The GP circus moves to Italy, the home of Ferrari and the Tifosi. Spa was a good race two weeks ago, so let us hope that Monza will give us some real racing as well, and hopefully the Mercedes duo will avoid running into each other. Rosberg has a cool head, Hamilton does not.
The previous Nitto 3K meeting was held at the Kaeng Krachan circuit out near Hua Hin last month. The big winners were the BMW’s of Rogero Carletto and Armin Buschor who led the fields in the Retro division. Our TBX Retro Escort Mk 1 came home with a 2nd, 4th and 5th trophies.
However, the races at Bira this weekend might show some differences in results, as suspension settings that suit Kaeng Krachan often do not suit Bira.
There are two days of racing with multiple categories ranging from Daihatsu Mira’s to hopped up pick-ups and everything in between.
The Retro group is racing Saturday morning and Sunday afternoon, which works out well in that we can go to the Jesters Fair Sunday morning with the kids and then go to Bira after lunch.
Because of the Jesters Fair we will not be running the AA Insurances hospitality tent this meeting, but feel free to come and join us in the pits. If you are handy with a wheel brace, you could even find yourself in the crew!
I logged on to one of those YouTube sites with 10 minutes of race car crashes, some of which were just incredibly spectacular.

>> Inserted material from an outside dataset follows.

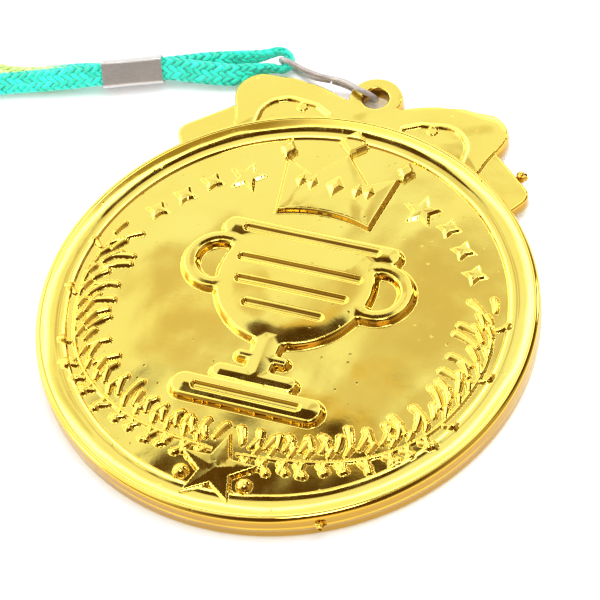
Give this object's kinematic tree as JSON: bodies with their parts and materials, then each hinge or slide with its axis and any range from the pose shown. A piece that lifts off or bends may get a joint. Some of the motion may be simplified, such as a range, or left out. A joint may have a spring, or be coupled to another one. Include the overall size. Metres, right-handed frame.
{
  "type": "prize medal",
  "caption": "Round gold-plated prize medal with a bow hanger, relief face, wire link and flat braided neck strap.",
  "frame": {"origin": "centre of the disc's flat back face", "axes": "+Z out of the relief face, +Y from the disc's centre to the eyelet, +X to the right as the face is read; the medal lies on its back"},
  "size_m": [0.1724, 0.0878, 0.0054],
  "materials": {
    "gold_plate": "mirror gold vacuum plating on plastic, with fine pits and a fuzzy parting line",
    "nickel_wire": "nickel-plated wire, slightly dull",
    "satin_steel": "satin folded sheet",
    "mint_braid": "glossy polyester flat braid, turquoise green",
    "lime_braid": "the same braid where its dye turns pale yellow-green",
    "tie_paper": "white paper-covered band"
  },
  "bodies": {
    "medal": {"front_shell": "gold_plate", "back_shell": "gold_plate"},
    "link": {"wire_link": "nickel_wire"},
    "strap": {"strap_ferrule": "satin_steel", "strap_loop": "mint_braid", "strap_leg_green": "mint_braid", "strap_leg_yellow": "lime_braid", "strap_coil": "mint_braid", "strap_tie": "tie_paper"}
  },
  "joints": [
    {"name": "link_swing", "type": "hinge", "parent": "medal", "child": "link", "pos_m": [0, 0.0431, 0.0025], "axis": [0, 0, 1], "range_deg": [-140, 0]},
    {"name": "strap_swing", "type": "hinge", "parent": "link", "child": "strap", "pos_m": [-0.0177, 0.04805, 0.0025], "axis": [-0.1096, -0.4565, 0.8829], "range_deg": [-30, 0]}
  ]
}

In my many years of motor sport I have had a couple of never to be forgotten examples of awkward parking, one fire and even a triple barrel roll at the Kaeng Krachan Circuit two years ago. After all of these, I stepped out without a scratch, even though the car didn’t look too good.
That led me to thinking about the roll cages inside my cars, and how they stopped the distortion inside the vehicles, which when combined with seat belts meant I was only shaken and not stirred!
The roll cages in most race cars generally have hoops to incorporate the A pillars, the B pillars and the C pillars. The bottom of the hoops goes to the floor chassis rails, making a “cage” which is securely tied into the shell of the vehicle itself.
My clumsy parking.
Thinking further, look at the twisted wrecks that occur on the Thai roads after fatal road accidents, at probably around half the speed of a racing crash, in which the driver steps out without major injuries.
Surely it must be possible to incorporate a roll cage in a body shell at the original design? The extra cost would not be much at all, where the “cage” is just part of the shell.
Of course it is necessary to be wearing a good seatbelt as well, to avoid being thrown around inside, or out of the wreck. The car in this photo had done three barrel rolls down the track before coming to rest upside down.
The Pattaya car club meets at Jameson’s Irish Pub on Soi AR next to Nova Park. The next meeting is on Monday September 8 at Jameson’s at 7 p.m. A totally informal meeting of like-minded souls to discuss their pet motoring (and motorcycling) loves and hates (plus lies and outright exaggerations). Come along and meet the guys who have a common interest in cars and bikes, and enjoy the Jameson’s specials, washed down with a few beers. A couple of the members were scrutineers at the Abu Dhabi Grand Prix, so they may have some scuttlebutt about the F1 scene, though one is currently driving around Australia towing a caravan! Always a fun night. Be prepared to laugh a lot at some of the antics of the members (when they were younger)! The Car Club nights are only on the second Monday of the month (not every second Monday)!